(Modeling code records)
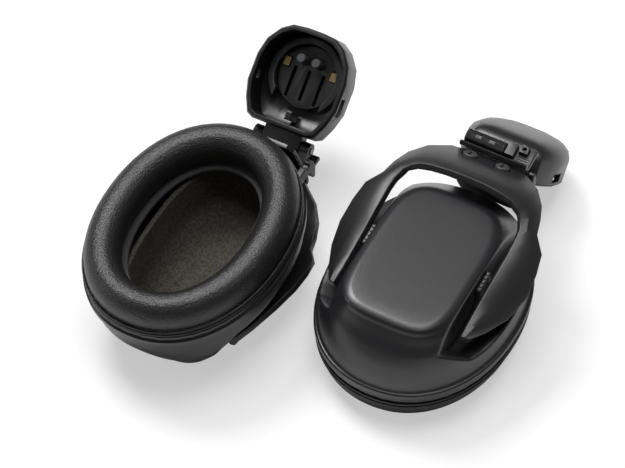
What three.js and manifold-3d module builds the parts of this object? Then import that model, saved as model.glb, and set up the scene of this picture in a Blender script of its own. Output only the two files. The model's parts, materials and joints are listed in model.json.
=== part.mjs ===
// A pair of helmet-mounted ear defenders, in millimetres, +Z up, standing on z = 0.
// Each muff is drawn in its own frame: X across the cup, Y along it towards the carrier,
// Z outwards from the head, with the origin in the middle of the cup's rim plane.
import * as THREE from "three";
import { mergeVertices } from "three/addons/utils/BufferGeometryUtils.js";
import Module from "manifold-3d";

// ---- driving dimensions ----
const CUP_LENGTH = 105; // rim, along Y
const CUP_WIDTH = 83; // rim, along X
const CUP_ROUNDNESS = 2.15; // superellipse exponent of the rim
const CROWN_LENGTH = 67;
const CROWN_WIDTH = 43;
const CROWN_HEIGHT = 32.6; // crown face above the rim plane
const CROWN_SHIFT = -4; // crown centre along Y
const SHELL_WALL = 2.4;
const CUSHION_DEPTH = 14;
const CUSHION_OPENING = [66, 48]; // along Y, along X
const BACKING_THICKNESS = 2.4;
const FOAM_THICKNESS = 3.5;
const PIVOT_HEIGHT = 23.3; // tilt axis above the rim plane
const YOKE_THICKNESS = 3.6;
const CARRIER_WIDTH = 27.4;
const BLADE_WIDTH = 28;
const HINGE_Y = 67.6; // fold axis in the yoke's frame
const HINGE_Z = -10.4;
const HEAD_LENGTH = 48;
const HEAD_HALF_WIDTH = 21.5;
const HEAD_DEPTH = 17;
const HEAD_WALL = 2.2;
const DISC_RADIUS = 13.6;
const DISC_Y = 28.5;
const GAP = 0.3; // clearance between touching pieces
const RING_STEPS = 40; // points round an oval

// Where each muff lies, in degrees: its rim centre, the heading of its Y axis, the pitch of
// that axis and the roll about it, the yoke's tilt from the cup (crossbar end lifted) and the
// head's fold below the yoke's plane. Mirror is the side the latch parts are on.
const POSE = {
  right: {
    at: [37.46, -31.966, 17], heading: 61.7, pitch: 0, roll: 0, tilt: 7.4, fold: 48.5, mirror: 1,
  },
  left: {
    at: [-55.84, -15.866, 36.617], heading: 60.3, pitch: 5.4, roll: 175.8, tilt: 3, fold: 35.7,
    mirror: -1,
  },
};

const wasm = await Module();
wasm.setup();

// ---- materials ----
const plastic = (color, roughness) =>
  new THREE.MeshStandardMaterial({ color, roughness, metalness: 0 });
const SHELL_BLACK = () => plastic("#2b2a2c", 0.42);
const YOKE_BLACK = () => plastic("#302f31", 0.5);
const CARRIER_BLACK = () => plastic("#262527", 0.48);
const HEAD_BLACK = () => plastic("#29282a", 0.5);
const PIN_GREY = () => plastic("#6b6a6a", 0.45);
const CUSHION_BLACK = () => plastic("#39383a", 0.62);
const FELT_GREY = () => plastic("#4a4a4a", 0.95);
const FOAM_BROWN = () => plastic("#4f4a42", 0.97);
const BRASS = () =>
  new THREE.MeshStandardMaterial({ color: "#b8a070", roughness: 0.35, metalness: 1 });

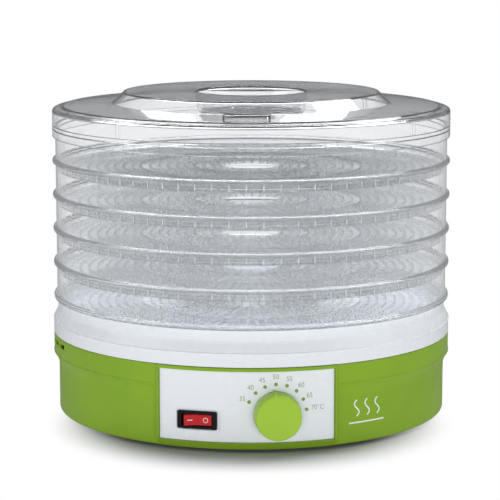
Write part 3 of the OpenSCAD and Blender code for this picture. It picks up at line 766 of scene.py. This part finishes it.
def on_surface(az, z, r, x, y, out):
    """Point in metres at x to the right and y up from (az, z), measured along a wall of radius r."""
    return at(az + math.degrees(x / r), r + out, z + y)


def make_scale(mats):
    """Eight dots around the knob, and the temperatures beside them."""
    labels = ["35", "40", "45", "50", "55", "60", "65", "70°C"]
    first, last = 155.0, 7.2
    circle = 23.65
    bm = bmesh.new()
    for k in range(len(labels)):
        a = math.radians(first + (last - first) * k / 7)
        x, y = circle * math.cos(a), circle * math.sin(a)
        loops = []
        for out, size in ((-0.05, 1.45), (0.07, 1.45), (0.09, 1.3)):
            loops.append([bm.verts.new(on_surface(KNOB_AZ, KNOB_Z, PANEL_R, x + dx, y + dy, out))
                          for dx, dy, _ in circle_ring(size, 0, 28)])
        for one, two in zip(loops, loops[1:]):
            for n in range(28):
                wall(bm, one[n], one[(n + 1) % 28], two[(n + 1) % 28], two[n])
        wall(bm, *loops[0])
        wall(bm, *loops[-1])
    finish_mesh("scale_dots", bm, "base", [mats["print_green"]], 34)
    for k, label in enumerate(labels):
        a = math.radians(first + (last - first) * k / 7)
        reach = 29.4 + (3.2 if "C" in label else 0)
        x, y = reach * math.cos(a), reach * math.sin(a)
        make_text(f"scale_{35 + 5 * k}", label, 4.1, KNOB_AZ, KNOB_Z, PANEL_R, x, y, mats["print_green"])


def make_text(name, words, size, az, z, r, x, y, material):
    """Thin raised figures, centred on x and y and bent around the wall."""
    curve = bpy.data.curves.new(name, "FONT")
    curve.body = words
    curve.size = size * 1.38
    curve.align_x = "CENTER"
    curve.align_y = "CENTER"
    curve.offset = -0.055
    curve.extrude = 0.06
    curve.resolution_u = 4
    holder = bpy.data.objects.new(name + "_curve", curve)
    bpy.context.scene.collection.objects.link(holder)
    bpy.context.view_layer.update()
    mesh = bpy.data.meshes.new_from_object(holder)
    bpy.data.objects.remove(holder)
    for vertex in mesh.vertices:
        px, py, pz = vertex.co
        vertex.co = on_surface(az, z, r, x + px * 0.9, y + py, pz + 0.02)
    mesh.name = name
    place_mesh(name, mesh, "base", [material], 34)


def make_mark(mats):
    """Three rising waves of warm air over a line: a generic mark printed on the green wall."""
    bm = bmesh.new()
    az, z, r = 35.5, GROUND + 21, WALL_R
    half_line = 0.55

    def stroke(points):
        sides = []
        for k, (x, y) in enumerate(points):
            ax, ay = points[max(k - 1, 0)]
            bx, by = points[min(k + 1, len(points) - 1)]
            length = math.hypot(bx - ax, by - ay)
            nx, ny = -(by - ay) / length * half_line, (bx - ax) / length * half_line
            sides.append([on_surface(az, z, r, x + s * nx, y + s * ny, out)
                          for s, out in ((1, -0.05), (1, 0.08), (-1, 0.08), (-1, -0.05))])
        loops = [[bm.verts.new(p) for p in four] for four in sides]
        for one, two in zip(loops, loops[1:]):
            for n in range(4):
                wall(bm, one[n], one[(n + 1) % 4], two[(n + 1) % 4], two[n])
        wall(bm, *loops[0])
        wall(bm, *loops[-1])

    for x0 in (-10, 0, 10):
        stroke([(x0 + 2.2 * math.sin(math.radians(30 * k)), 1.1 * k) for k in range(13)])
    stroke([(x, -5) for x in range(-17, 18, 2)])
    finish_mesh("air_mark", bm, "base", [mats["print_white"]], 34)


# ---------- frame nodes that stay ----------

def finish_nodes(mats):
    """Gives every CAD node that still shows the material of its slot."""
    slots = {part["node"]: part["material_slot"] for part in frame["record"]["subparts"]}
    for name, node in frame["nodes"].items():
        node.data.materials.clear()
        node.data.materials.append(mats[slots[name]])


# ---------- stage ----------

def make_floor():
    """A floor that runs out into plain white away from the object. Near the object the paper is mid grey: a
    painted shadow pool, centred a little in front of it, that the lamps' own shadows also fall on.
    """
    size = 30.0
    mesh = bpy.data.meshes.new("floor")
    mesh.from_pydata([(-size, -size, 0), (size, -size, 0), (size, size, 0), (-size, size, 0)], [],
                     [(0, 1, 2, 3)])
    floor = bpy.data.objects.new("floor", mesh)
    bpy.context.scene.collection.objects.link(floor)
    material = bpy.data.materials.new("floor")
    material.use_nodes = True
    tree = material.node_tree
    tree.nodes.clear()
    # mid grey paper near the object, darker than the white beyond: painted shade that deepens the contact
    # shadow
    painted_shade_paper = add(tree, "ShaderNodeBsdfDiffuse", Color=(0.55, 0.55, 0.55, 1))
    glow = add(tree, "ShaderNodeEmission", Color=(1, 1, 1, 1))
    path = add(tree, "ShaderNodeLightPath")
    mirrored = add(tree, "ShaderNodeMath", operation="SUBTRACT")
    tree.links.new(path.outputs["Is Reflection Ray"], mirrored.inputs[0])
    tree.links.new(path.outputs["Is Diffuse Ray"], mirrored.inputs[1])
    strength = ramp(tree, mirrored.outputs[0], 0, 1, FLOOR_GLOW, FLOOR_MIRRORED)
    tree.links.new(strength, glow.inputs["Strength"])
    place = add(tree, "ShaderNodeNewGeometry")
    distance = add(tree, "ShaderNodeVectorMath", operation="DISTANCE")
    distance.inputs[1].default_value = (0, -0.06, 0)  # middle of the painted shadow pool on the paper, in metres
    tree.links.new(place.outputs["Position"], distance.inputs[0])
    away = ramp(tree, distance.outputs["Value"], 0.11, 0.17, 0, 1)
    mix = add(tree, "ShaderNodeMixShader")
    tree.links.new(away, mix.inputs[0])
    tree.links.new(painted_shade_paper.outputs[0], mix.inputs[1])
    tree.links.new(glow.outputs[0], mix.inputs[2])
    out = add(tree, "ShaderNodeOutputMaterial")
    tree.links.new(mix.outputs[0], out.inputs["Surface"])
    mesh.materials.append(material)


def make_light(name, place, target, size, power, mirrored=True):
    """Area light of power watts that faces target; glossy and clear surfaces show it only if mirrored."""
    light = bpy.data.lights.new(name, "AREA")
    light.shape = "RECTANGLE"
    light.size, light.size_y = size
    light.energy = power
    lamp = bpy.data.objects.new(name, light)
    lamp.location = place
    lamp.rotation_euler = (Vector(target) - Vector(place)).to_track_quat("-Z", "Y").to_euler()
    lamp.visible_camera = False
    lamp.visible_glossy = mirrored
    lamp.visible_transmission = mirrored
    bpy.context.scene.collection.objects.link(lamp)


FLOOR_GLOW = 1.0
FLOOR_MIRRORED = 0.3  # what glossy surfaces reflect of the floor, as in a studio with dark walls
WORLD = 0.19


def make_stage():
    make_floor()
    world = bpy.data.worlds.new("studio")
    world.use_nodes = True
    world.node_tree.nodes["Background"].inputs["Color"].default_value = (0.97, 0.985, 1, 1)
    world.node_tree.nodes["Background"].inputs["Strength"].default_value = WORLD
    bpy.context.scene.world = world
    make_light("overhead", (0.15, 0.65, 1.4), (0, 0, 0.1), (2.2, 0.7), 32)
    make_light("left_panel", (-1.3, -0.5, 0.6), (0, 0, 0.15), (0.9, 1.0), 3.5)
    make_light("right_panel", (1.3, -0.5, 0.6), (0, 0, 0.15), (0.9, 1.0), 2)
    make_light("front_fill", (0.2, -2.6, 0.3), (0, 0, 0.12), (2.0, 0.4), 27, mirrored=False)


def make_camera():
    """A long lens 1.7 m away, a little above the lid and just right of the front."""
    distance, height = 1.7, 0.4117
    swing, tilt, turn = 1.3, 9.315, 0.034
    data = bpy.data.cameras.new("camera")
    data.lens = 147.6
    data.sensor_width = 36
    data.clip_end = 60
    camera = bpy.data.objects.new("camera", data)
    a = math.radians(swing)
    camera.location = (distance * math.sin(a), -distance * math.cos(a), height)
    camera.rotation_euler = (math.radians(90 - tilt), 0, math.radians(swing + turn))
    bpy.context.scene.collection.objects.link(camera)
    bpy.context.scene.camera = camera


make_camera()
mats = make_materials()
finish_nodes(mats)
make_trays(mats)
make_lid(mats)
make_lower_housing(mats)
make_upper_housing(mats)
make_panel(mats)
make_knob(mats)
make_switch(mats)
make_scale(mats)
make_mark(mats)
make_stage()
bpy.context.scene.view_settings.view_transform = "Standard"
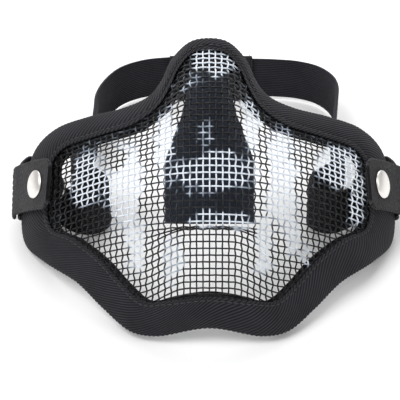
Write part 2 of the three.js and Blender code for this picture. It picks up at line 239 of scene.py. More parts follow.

Work to complete: From the first line of the data through the line with "import Module from", quote each line exactly and add nothing else.

Reply:
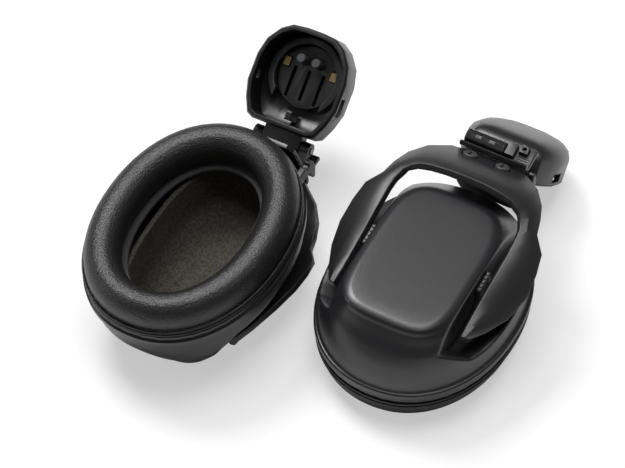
What three.js and manifold-3d module builds the parts of this object? Then import that model, saved as model.glb, and set up the scene of this picture in a Blender script of its own. Output only the two files. The model's parts, materials and joints are listed in model.json.
=== part.mjs ===
// A pair of helmet-mounted ear defenders, in millimetres, +Z up, standing on z = 0.
// Each muff is drawn in its own frame: X across the cup, Y along it towards the carrier,
// Z outwards from the head, with the origin in the middle of the cup's rim plane.
import * as THREE from "three";
import { mergeVertices } from "three/addons/utils/BufferGeometryUtils.js";
import Module from "manifold-3d";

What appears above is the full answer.